Figure 1: GC-IMS detection of VOC types in different groups
The COVID-19 mass spectrometry of exhaled breath has been reported in previous studies, and most recently COVID-19 screening using breath-borne volatile organic compounds (J Breath Res. 2021 Oct 22;15(4)) was published in the journal J Breath Res. Yao et al. found in their study of COVID-19 patients, patients with respiratory tract infection and that control group that acetone and other volatiles in patients with COVID-19 were significantly lower than those in other populations, and that supervised machine learning models using 12 key endogenous VOCs were able to significantly distinguish those with COVID-19 from the other cohorts.
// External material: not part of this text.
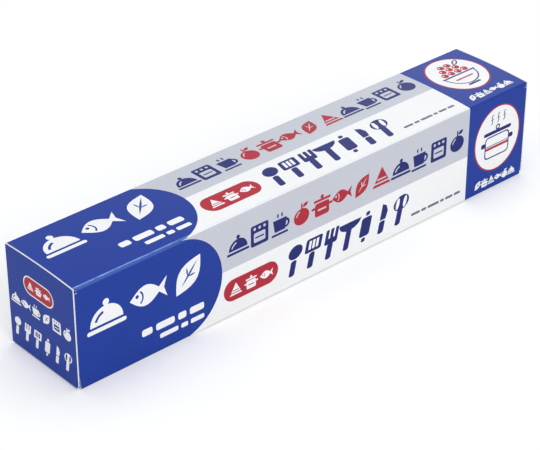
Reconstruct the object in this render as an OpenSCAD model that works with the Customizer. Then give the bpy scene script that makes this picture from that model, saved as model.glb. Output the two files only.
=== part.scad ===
// Aluminium foil roll in its dispenser carton.
// X runs along the carton, Y from its front (-) to its back (+), Z is up.
// The origin lies on the ground, under the middle of the carton.

/* [Roll] */
// Width of the foil
foil_w = 300; // [150:1:450]
// Thickness of all the foil's turns together, on one side of the core
wound_t = 8.125; // [2:0.125:20]
// Bore of the paper core
core_bore = 30; // [20:1:60]
// Wall of the paper core
core_wall = 1.5; // [1:0.1:2]
// How much longer the core is than the foil is wide
core_over = 5; // [2:0.5:8]
// Depth to which turns stand in or out on the roll's ends
turn_stagger = 0.35; // [0.1:0.05:0.6]
// Number of steps that show on each end of the roll
turn_steps = 12; // [4:1:16]
// Step at the foil's free edge
tail_step = 0.12; // [0.06:0.02:0.3]
// Place of the foil's free edge, in degrees up from the front of the roll
tail_angle = 75; // [10:1:120]

/* [Carton] */
// Thickness of the paperboard
board_t = 0.6; // [0.4:0.1:0.8]
// Outer radius of a crease in the board
crease_r = 1.3; // [1:0.1:2]
// Clear space before and behind the roll
roll_side_clear = 1.2; // [0.6:0.1:6]
// Clear space between the roll and the lid's creases
roll_top_clear = 7.55; // [5:0.05:12]
// Clear space between the core and the dust flaps, at each end
core_end_clear = 1.3; // [1:0.1:6]
// How far the lid's top bulges up between its two long edges
lid_crown = 0.7; // [0.2:0.1:2]
// Clear space beside the lid, at each end panel
lid_side_gap = 0.25; // [0.2:0.05:0.6]
// Height of the lid flap's lower edge above the ground
flap_lift = 0.5; // [0.4:0.1:2]
// How much lower than the lid the front wall's upper edge ends
front_wall_drop = 1; // [1:0.5:4]

/* [Cut corners of the board] */
// Height of the slanted cut at the lower corners of the lid's flap
taper_h = 8; // [4:1:20]
// How far that cut goes in
taper_in = 0.8; // [0.2:0.1:2]
// Width of the notch at each end of the lid's front crease
notch_w = 1.5; // [0.5:0.1:4]
// Height of that notch
notch_h = 2.8; // [1:0.1:6]
// Space between the free edges of the two dust flaps, at their foot
dust_split = 2; // [1:0.5:10]
// How much narrower than that each dust flap is at its top
dust_slant = 3; // [0:0.5:8]
// Space over and under the dust flaps
dust_relief = 1.4; // [1:0.1:4]

/* [Cutter] */
// Thickness of the toothed steel strip
blade_t = 0.25; // [0.15:0.05:0.4]
// Width of the strip, teeth included
blade_w = 9; // [6:0.5:14]
// How much longer the strip is than the foil is wide
blade_over = 2; // [0:0.5:4]
// Distance from one tooth to the next
tooth_pitch = 2.5; // [2:0.1:4]
// Height of a tooth
tooth_h = 1.8; // [1:0.1:3]
// Height of the tooth tips above the ground
blade_z = 0.8; // [0.5:0.1:4]
// Clear space between the strip and the lid's flap
blade_clear = 0.3; // [0.3:0.05:1]

/* [Hidden] */
$fn = 96;

core_od = core_bore + 2 * core_wall;
foil_od = core_od + 2 * wound_t;
// The carton is folded round the roll: one or two boards and a clear space on each side
carton_l = foil_w + core_over + 2 * core_end_clear + 4 * board_t;
carton_d = foil_od + 2 * roll_side_clear + 3 * board_t + blade_clear + blade_t;
carton_h = foil_od + roll_top_clear + 2 * board_t;
half_l = carton_l / 2;
half_d = carton_d / 2;
// The front wall stands behind the lid's flap, with the cutter between them
front_out = -half_d + board_t + blade_clear + blade_t;
front_in = front_out + board_t;
back_in = half_d - board_t;
wall_mid = (front_in + back_in) / 2;
// The lid's top runs as a shallow arc between two flat strips along its long edges,
// which the arc's ends lap by a little
crown_lap = 0.4;
crown_half = half_d - crease_r - crown_lap;
crown_r = (crown_half * crown_half + lid_crown * lid_crown) / (2 * lid_crown);
crown_z = carton_h + lid_crown - crown_r;
// The lid turns about a bead as thick as the board, along the back wall
hinge_y = half_d - board_t / 2;
hinge_z = carton_h - board_t / 2;
hinge_gap = 0.1;
back_wall_top = hinge_z - board_t / 2 - hinge_gap;
front_wall_top = carton_h - board_t - front_wall_drop;
lid_half_l = half_l - board_t - lid_side_gap;
// Ends of the flat part of the walls, where the dust flaps fold in
wall_half_l = half_l - board_t - crease_r;
// Over and under the dust flaps the walls run on, almost to the end panels
wall_slit = 0.2;
wall_end = half_l - board_t - wall_slit;
dust_z0 = board_t + dust_relief;
dust_z1 = front_wall_top - dust_relief;

// Height at which the end panels, which widen above the bottom's crease, have their width
flare_h = 2 * crease_r;

roll_z = board_t + foil_od / 2;
tooth_count = floor((foil_w + blade_over) / tooth_pitch);
blade_l = tooth_count * tooth_pitch;

board_blue = "#2c4295";
steel = "#b9bcc0";
foil_metal = "#d8dadd";
core_brown = "#a98a62";

// A plain rectangle between two corners
module box_2d(x0, y0, x1, y1) {
    translate([x0, y0]) square([x1 - x0, y1 - y0]);
}

// The same with all four corners rounded
module rounded_2d(x0, y0, x1, y1, r) {
    box_2d(x0 + r, y0, x1 - r, y1);
    box_2d(x0, y0 + r, x1, y1 - r);
    for (x = [x0 + r, x1 - r])
        for (y = [y0 + r, y1 - r])
            translate([x, y]) circle(r);
}

// A closed band of board around a rounded rectangle
module folded_band_2d(x0, y0, x1, y1) {
    difference() {
        rounded_2d(x0, y0, x1, y1, crease_r);
        rounded_2d(x0 + board_t, y0 + board_t, x1 - board_t, y1 - board_t, crease_r - board_t);
    }
}

// Extrudes a Y-Z outline along X, from x0 to x1
module along_x(x0, x1) {
    translate([x0, 0, 0]) rotate([90, 0, 90]) linear_extrude(x1 - x0) children();
}

// Extrudes an X-Z outline along Y, from y0 to y1
module along_y(y0, y1) {
    translate([0, y1, 0]) rotate([90, 0, 0]) linear_extrude(y1 - y0) children();
}

// Everything under one face of the lid's crowned top, in a Y-Z outline
module crown_2d(r) {
    intersection() {
        translate([0, crown_z]) circle(r, $fn = 720);
        box_2d(-half_d, 0, half_d, carton_h + 2 * lid_crown);
    }
}

// Section of the front wall, the bottom and the back wall, folded from one strip
module tray_section_2d() {
    intersection() {
        folded_band_2d(front_out, 0, half_d, 2 * carton_h);
        union() {
            box_2d(front_out, 0, wall_mid, front_wall_top);
            box_2d(wall_mid, 0, half_d, back_wall_top);
        }
    }
}

// Plan of the dust flaps, which fold in from the ends of both walls
module dust_flap_plan_2d() {
    difference() {
        folded_band_2d(-half_l + board_t, front_out, half_l - board_t, half_d);
        box_2d(-wall_half_l, front_out - 1, wall_half_l, half_d + 1);
    }
}

// The gap between the two dust flaps of an end, wider at its top
module dust_gap_2d() {
    foot = dust_split / 2;
    head = foot + dust_slant;
    polygon([[wall_mid - foot, -1], [wall_mid + foot, -1],
             [wall_mid + head, carton_h], [wall_mid - head, carton_h]]);
}

module dust_flaps() {
    difference() {
        translate([0, 0, dust_z0]) linear_extrude(dust_z1 - dust_z0) dust_flap_plan_2d();
        along_x(-half_l, half_l) dust_gap_2d();
    }
}

// Outline of an end panel: crowned like the lid, narrower at its foot
module end_panel_outline_2d() {
    rounded_2d(front_out, 0, half_d, carton_h / 2, crease_r);
    polygon([[front_out, crease_r], [half_d, crease_r], [half_d, flare_h], [-half_d, flare_h]]);
    intersection() {
        crown_2d(crown_r);
        box_2d(-half_d, flare_h, half_d, carton_h + 2 * lid_crown);
    }
}

// Both end panels, folded up from the bottom and glued to the dust flaps
module end_panels() {
    intersection() {
        along_y(-half_d, half_d) difference() {
            folded_band_2d(-half_l, 0, half_l, 2 * carton_h);
            box_2d(-half_l + crease_r, -1, half_l - crease_r, 2 * carton_h + 1);
        }
        along_x(-half_l, half_l) end_panel_outline_2d();
    }
}

// Bottom, walls, dust flaps and end panels are one folded and glued blank
module carton_tray() {
    color(board_blue) {
        along_x(-wall_half_l, wall_half_l) tray_section_2d();
        along_x(-wall_end, wall_end) difference() {
            tray_section_2d();
            box_2d(-half_d, dust_z0, half_d, dust_z1);
        }
        dust_flaps();
        end_panels();
    }
}

// Section of the lid: hinge bead, crowned top, front crease and front flap
module lid_section_2d() {
    under = carton_h - board_t;
    crease_y = -half_d + crease_r;
    translate([hinge_y, hinge_z]) circle(board_t / 2);
    box_2d(crown_half - crown_lap, under, hinge_y, carton_h);
    box_2d(crease_y, under, -crown_half + crown_lap, carton_h);
    intersection() {
        difference() {
            crown_2d(crown_r);
            crown_2d(crown_r - board_t);
        }
        box_2d(-crown_half - crown_lap / 2, under - board_t,
               crown_half + crown_lap / 2, carton_h + 2 * lid_crown);
    }
    intersection() {
        folded_band_2d(-half_d, flap_lift - 4 * crease_r, half_d, carton_h);
        box_2d(-half_d, flap_lift, crease_y, carton_h);
    }
}

// The waste cut from one lower corner of the flap
module flap_taper_2d() {
    polygon([[-lid_half_l - 1, flap_lift - 1], [-lid_half_l + taper_in, flap_lift - 1],
             [-lid_half_l + taper_in, flap_lift], [-lid_half_l, flap_lift + taper_h],
             [-lid_half_l - 1, flap_lift + taper_h]]);
}

// The notch at one end of the front crease, slanting inwards as it goes down
module crease_notch_2d() {
    top = carton_h - board_t / 2;
    foot = carton_h - notch_h;
    polygon([[-lid_half_l - 1, top], [-lid_half_l, top],
             [-lid_half_l + notch_w, foot], [-lid_half_l - 1, foot]]);
}

// Lid and front flap are one folded panel, which turns about its back edge
module carton_lid() {
    color(board_blue) difference() {
        along_x(-lid_half_l, lid_half_l) lid_section_2d();
        for (side = [0, 1])
            mirror([side, 0, 0]) along_y(-half_d - 1, -half_d + crease_r - board_t / 2) {
                flap_taper_2d();
                crease_notch_2d();
            }
    }
}

// Outline of the toothed strip in X-Z, with its tooth tips down
module blade_2d() {
    tips = [for (i = [0:tooth_count - 1]) each [
        [-blade_l / 2 + i * tooth_pitch, blade_z + tooth_h],
        [-blade_l / 2 + (i + 0.5) * tooth_pitch, blade_z]]];
    polygon(concat(tips, [[blade_l / 2, blade_z + tooth_h],
                          [blade_l / 2, blade_z + blade_w],
                          [-blade_l / 2, blade_z + blade_w]]));
}

module cutter_blade() {
    color(steel) along_y(front_out - blade_t, front_out) blade_2d();
}

// Places a part that was made about the Z axis on the roll's own axis
module on_roll_axis() {
    translate([0, wall_mid, roll_z]) rotate([0, 90, 0]) children();
}

module paper_core() {
    length = foil_w + core_over;
    color(core_brown) on_roll_axis() difference() {
        cylinder(d = core_od, h = length, center = true);
        cylinder(d = core_bore, h = length + 2, center = true);
    }
}

// How far step i of the turns stands out from the end of the roll
function turn_offset(i) = turn_stagger * (sin(137.5 * i) - 1) / 2;

// Profile of the wound turns: radius against height, stepped at both ends
module turns_profile_2d() {
    step = wound_t / turn_steps;
    upper = [for (i = [0:turn_steps - 1]) each [
        [core_od / 2 + i * step, foil_w / 2 + turn_offset(i)],
        [core_od / 2 + (i + 1) * step, foil_w / 2 + turn_offset(i)]]];
    lower = [for (i = [turn_steps - 1:-1:0]) each [
        [core_od / 2 + (i + 1) * step, -foil_w / 2 - turn_offset(i + 5)],
        [core_od / 2 + i * step, -foil_w / 2 - turn_offset(i + 5)]]];
    polygon(concat(upper, lower));
}

// One half of a long cylinder: side is 1 for its +Y half and -1 for its -Y half
module half_round(r, reach, side) {
    intersection() {
        cylinder(r = r, h = reach, center = true);
        translate([-2 * r, side > 0 ? 0 : -2 * r, -reach]) cube([4 * r, 2 * r, 2 * reach]);
    }
}

// The outer turn as two half rounds. The one before the free edge is smaller and set
// off, so that it meets the other flush on one side and a step lower at the edge
module outer_turn() {
    r = foil_od / 2;
    reach = foil_w + 2;
    rotate([0, 0, 270 - tail_angle]) {
        half_round(r, reach, -1);
        translate([-tail_step / 2, 0, 0]) half_round(r - tail_step / 2, reach, 1);
    }
}

// The foil's turns are one solid, with the foil's free edge as a step
module foil_roll() {
    color(foil_metal) on_roll_axis() intersection() {
        rotate_extrude($fn = 128) turns_profile_2d();
        outer_turn();
    }
}

carton_tray();
carton_lid();
cutter_blade();
paper_core();
foil_roll();
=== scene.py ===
import math
from functools import partial

import bmesh
import bpy
import numpy as np
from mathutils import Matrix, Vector, geometry


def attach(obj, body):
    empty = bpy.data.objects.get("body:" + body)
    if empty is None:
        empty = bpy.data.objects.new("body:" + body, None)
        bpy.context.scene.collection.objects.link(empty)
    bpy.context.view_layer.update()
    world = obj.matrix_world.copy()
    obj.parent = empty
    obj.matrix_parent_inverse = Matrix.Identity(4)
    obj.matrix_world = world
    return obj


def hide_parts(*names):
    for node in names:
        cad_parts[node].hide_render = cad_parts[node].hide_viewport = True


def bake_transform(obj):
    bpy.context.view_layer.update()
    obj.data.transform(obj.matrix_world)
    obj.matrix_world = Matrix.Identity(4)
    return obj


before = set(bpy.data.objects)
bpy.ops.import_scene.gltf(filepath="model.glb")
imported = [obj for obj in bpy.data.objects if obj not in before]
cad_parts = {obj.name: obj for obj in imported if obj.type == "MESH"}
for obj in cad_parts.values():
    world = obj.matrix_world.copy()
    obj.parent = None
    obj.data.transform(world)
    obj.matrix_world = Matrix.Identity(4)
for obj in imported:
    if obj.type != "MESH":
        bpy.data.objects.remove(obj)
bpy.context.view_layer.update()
mm = 0.001
print("stage: frame loaded")


def colourOf(text):
    parts = [int(text[i:i + 2], 16) / 255 for i in (1, 3, 5)]
    return [c / 12.92 if c <= 0.04045 else ((c + 0.055) / 1.055) ** 2.4 for c in parts] + [1.0]


# small helpers for node trees; an input is a value, a colour's code or another node's socket
def fillInputs(tree, node, inputs):
    for key, value in inputs.items():
        if isinstance(value, bpy.types.NodeSocket):
            tree.links.new(value, node.inputs[key])
        else:
            node.inputs[key].default_value = colourOf(value) if isinstance(value, str) else value


# adds a node and returns its outputs
def addNode(tree, kind, inputs=None, **settings):
    node = tree.nodes.new(kind)
    for key, value in settings.items():
        setattr(node, key, value)
    fillInputs(tree, node, inputs or {})
    return node.outputs


def calc(tree, operation, *values):
    return addNode(tree, "ShaderNodeMath", dict(enumerate(values)), operation=operation)[0]


def sumsFor(tree):
    return [partial(calc, tree, name) for name in ("ADD", "SUBTRACT", "MULTIPLY", "DIVIDE")]


def remap(tree, value, low, high, toLow=0.0, toHigh=1.0):
    values = dict(enumerate((value, low, high, toLow, toHigh)))
    return addNode(tree, "ShaderNodeMapRange", values, clamp=True)[0]


# noise keeps mostly to these middle values; the second pair gives more contrast
soft, crisp = (0.3, 0.7), (0.35, 0.65)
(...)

Test for COVID-19 on an exhale approved in many places
The response to COVID-19 has facilitated the development of industries related to detection and control of viruses, enabling rapid translation of scientific research into practical products, as exemplified by the rapid development and launch of previous mRNA vaccines.
On May 17, 2021, the Health Sciences Authority (HSA) of Singapore granted a provisional authorization for a new exhaled gas detector, “BreFence Go”, for COVID-19 detection, which collects exhaled gas from the subject through a sampler and then feeds it into a proton transfer reaction time-of-flight mass spectrometer (PTR-TOFMS) for detection and screening.
Figure 2: GC-IMS detection of VOC types in different groups
On April 14, the U.S. Food and Drug Administration (FDA) approved an emergency use authorization for a COVID-19 breathalyzer. It was the first exhale type COVID-19 tester based on GC-MS principle approved by the FDA, which is another example of scientific research translation in the field of COVID-19 detection products.
Figure 3: FDA approves emergency use authorization for COVID-19 breathalyzer
The device is a COVID-19 breathalyzer “PNY-1000” from InspectIR, the size of a carry-on suitcase, which contains a gas chromatography mass-spectrometry (GC-MS) system. It can separate and identify chemical mixtures in the subject’s breath sample. The process from sample collection, analysis, testing to reporting results takes about three minutes to measure the presence of the five aldehydes and ketones VOC compounds associated with COVID-19 and thus determine whether the tested subject is infected.
Results from the FDA’s controlled performance study of the InspectIR COVID-19 breathalyzer on 2,409 subjects showed that the InspectIR COVID-19 breathalyzer tested 91.2% accurately on positive samples and 99.3% accurately on negative samples. And the device has also shown a fairly consistent accuracy in clinical studies against variant strains of Omicron. Its sensitivity is above the WHO standard for antigen detection (80%). According to the FDA, the device can be applied in hospitals, clinics and mobile fast screening stations and other scenarios, facilitating COVID-19 screening in the population.
Figure 4: InspectIR COVID-19 breathalyzer
The approval of this new test is another example of the medical community’s commitment to rapid and innovative COVID-19 diagnostics. Supporting the development of COVID-19 detection technologies and advancing technologies that help respond to current epidemics will enable better response to public health emergencies. China has also been increasing its investment in scientific research in recent years, and actively carried out innovative research and development to help advance international medical science and technology.